Their report includes peer commentary from 19 researchers and appears online in the journal Behavioral and Brain Sciences.
"Recent neuroscience studies suggest that intelligence is related to how well information travels throughout the brain," said Haier, a professor of psychology in the School of Medicine and longtime human intelligence researcher. "Our review of imaging studies identifies the stations along the routes intelligent information processing takes. Once we know where the stations are, we can study how they relate to intelligence."
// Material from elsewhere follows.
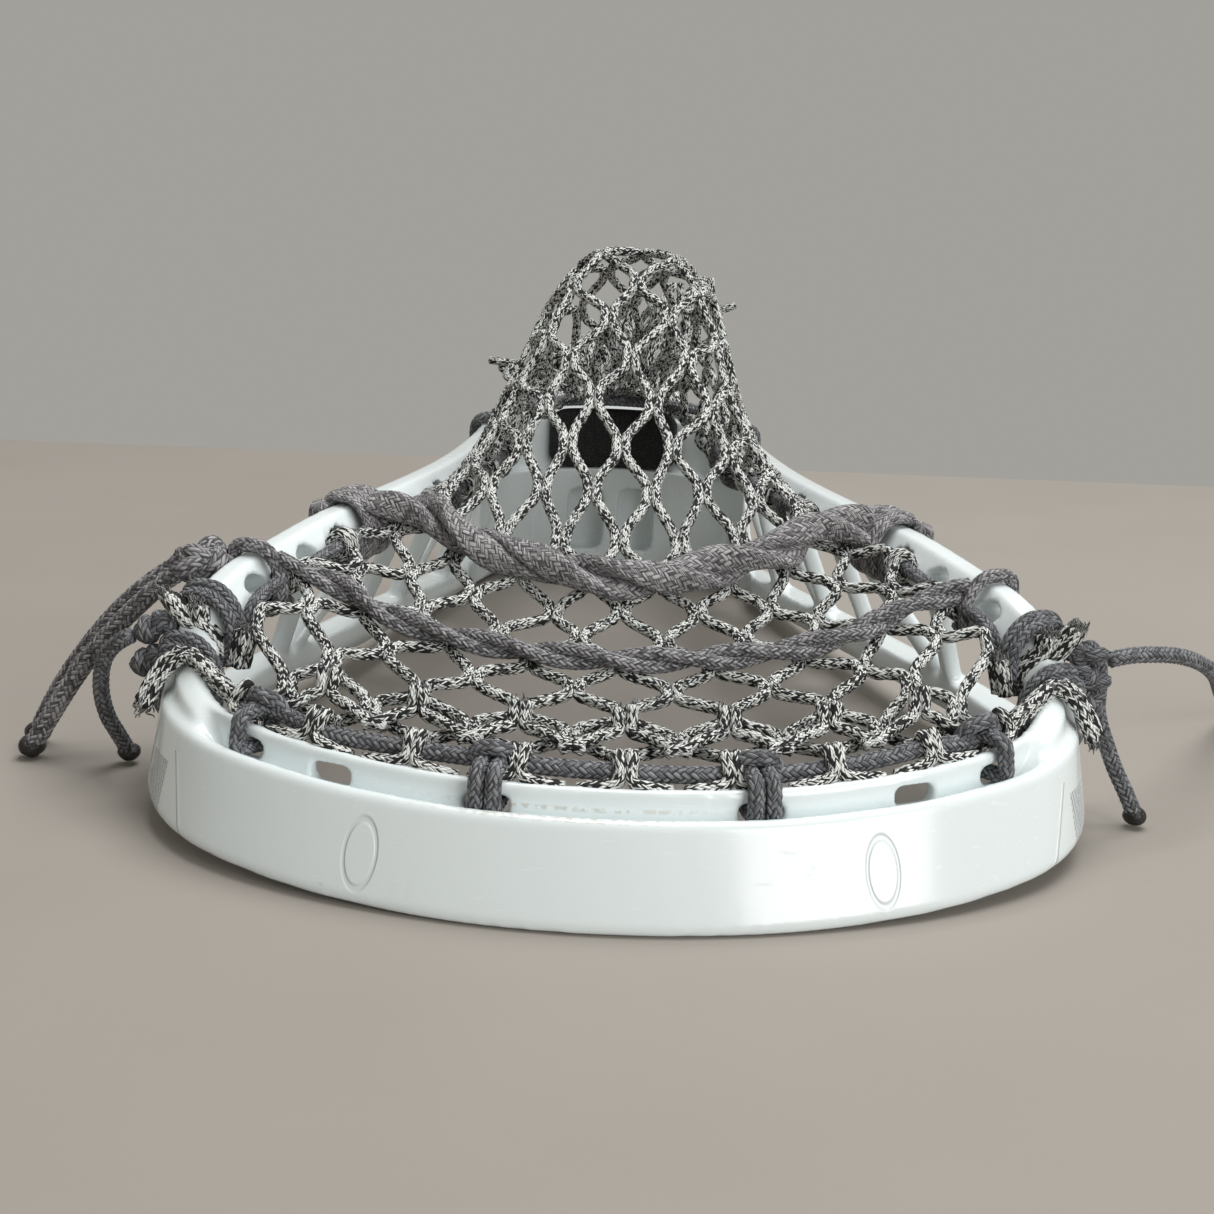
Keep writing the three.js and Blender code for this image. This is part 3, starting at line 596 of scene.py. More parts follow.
def edge_at(line, y, side=1):
    """Point on the right-hand edge at y, and the level direction into the head."""
    right = line[line[:, 0] > 0.5]
    x = np.interp(y, right[:, 1], right[:, 0])
    z = np.interp(y, right[:, 1], right[:, 2])
    slope = np.interp(y + 1, right[:, 1], right[:, 0]) - x
    inward = np.array((-1.0, slope, 0.0)) / math.hypot(1, slope)
    return np.array((side * x, y, z)), inward * (side, 1, 1)


def place(edge, inwards, up):
    return edge[0] + edge[1] * inwards + np.array((0, 0, up))


def scoop_share(y):
    return 1 - ramp(y, 62, 84)


def lean_at(y):
    return blend(1, blend(3, 5, 1 - ramp(y, 5, 45)), scoop_share(y))


def band_top(y):
    return blend(7.0, BAND_HEIGHT, scoop_share(y))


def lower_section(y):
    """Section of the scoop band and lower rail as (inwards, up) from the outer lower edge."""
    lean, top = lean_at(y), band_top(y)
    filled = ramp(y, 25, 33)
    floor = top - GUTTER_DEPTH
    high = top + (FLANGE_HEIGHT + 2.6 * ramp(y, 30, 47)) * (1 - ramp(y, 49, 60))
    flange = lean + FLANGE_SETBACK
    inner = flange + FLANGE_THICKNESS
    return [(0.9, 0), (0.25, 0.4), (0, 1.4), (lean - 0.4, top - 0.8), (lean + 0.3, top),
            (lean + 0.3 + LIP_THICKNESS, top + 0.5 * filled),
            (lean + 2.3, blend(floor, blend(top, high, 0.5) + 0.5, filled)),
            (flange - 0.4, blend(floor, blend(top, high, 0.9) + 0.2, filled)),
            (flange, high - 0.3 + 0.2 * filled), (flange + 0.4, high), (inner, high),
            (inner + 0.4, top - 4),
            (6.5, 0)]


def sweep(line, section_at, step=1.5):
    path = even(line, step)
    path[:, 2] = np.maximum(path[:, 2], 0)
    tangent = np.gradient(path, axis=0)
    inward = unit(np.column_stack([-tangent[:, 1], tangent[:, 0], np.zeros(len(path))]))
    return skin([[p + n * u + (0, 0, v) for u, v in section_at(p[1])]
                 for p, n in zip(path, inward)])


def upper_rail(side):
    line = UPPER_LINE * (side, 1, 1)
    line = line if side > 0 else line[::-1]
    w, d = RAIL_WIDTH, RAIL_DEPTH
    section = [(0.6, 0), (0, -0.6), (0.3, -d + 0.6), (0.9, -d), (w - 0.8, -d), (w - 0.2, -d + 0.6),
               (w, -5.4), (w - 0.5, -4.7), (w - 3.2, -0.5), (w - 3.7, 0)]

    def section_at(y):
        rise = 4.5 * ramp(y, 40, 47.5) * (1 - ramp(y, 48, 53))
        return [(u, v + rise * min(u / 4.0, 1)) if v > -3 else (u, v) for u, v in section]
    return sweep(line, section_at, 1.0)


def web(side, low_y, high_y):
    rings = []
    for y in np.arange(low_y, high_y + 0.1, 1.0):
        low, high = edge_at(LOWER_LINE, y, side), edge_at(UPPER_LINE, y, side)
        inside = lean_at(y) + 0.8
        base = band_top(y) - 3
        rings.append([place(low, inside, base), place(high, 1.6, -5), place(high, 5.0, -5),
                      place(low, inside + 3.4, base)])
    return skin(rings)


# Struts of one sidewall as (y on the lower rail, y on the string rail).
STRUTS = [(106, 92), (106, 124), (140, 132), (164, 156), (164, 178), (198, 188), (198, 210)]


def strut(side, low_y, high_y):
    """Bar between the rails that widens into both of them."""
    low = place(edge_at(LOWER_LINE, low_y, side), 3.2, 3)
    high = place(edge_at(UPPER_LINE, high_y, side), 4, -5.5)
    rise = unit(high - low)
    across = unit(np.cross(rise, (0, 1, 0)))
    along = np.cross(across, rise)
    rings = []
    for t in np.linspace(0, 1, 17):
        half = 2.3 + 3.4 * abs(2 * t - 1) ** 5
        centre = low + (high - low) * t
        rings.append([centre + across * 2.0 * c + along * half * s
                      for c, s in superellipse(12, 4)])
    return skin(rings)


def superellipse(count, power, shift=0.5):
    """Points round a rounded square of half width 1."""
    points = []
    for i in range(count):
        angle = (i + shift) / count * TAU
        c, s = math.cos(angle), math.sin(angle)
        bulge = (abs(c) ** power + abs(s) ** power) ** (-1 / power)
        points.append((c * bulge, s * bulge))
    return points


# Outer shape of the throat and socket: (y, half width, low z, high z).
THROAT = [(236, 33, 0, 44), (262, 31, 0, 44.5), (272, 26.5, 1.2, 44), (283, 22, 4, 43),
          (294, 19, 5.6, 42.3), (312, 18.2, 5.9, 42.1), (325, 18, 6, 42)]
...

The data suggest that some of the brain areas related to intelligence are the same areas related to attention and memory and to more complex functions like language. Haier and Jung say this possible integration of cognitive functions suggests that intelligence levels might be based on how efficient the frontal-parietal networks process information.
Brain imaging studies of intelligence are relatively new, with Haier doing some of the first ones only 20 years ago. Although there is still discussion about how to define and measure intelligence, Haier and Jung found surprising consistency in the studies they reviewed despite the fact the studies represented a variety of approaches.
In his peer commentary, University of Washington psychologist Earl Hunt writes: "The Jung & Haier P-FIT model shows how far we have progressed toward understanding the biological basis of intelligence. Twenty-five years ago researchers in the field were engaged in an unedifying discussion of the relation between skull sizes and intelligence test scores. By taking advantage of the huge advances in measurement of the brain that have occurred in the past quarter century, [Jung and Haier] can take the far more sophisticated view that individual differences in intelligence depend, in part, upon individual differences in specific areas of the brain and in the connections between them."
Haier and Jung have made some of the seminal findings in intelligence studies. In a 2004 study, they found that regions related to general intelligence are located throughout the brain and that a single "intelligence center," such as the frontal lobe, is unlikely. And in a 2005 study, they found that while there are essentially no disparities in general intelligence between the sexes, women have more white matter and men more gray matter related to intelligence test scores, suggesting that no single neuroanatomical structure determines general intelligence and that different types of brain designs can produce equivalent intellectual performance.
"Genetic research has demonstrated that intelligence levels can be inherited, and since genes work through biology, there must be a biological basis for intelligence," Haier said. "We have a long way to go before we understand the details, but our P-FIT model provides a framework for testing new hypotheses in future experiments."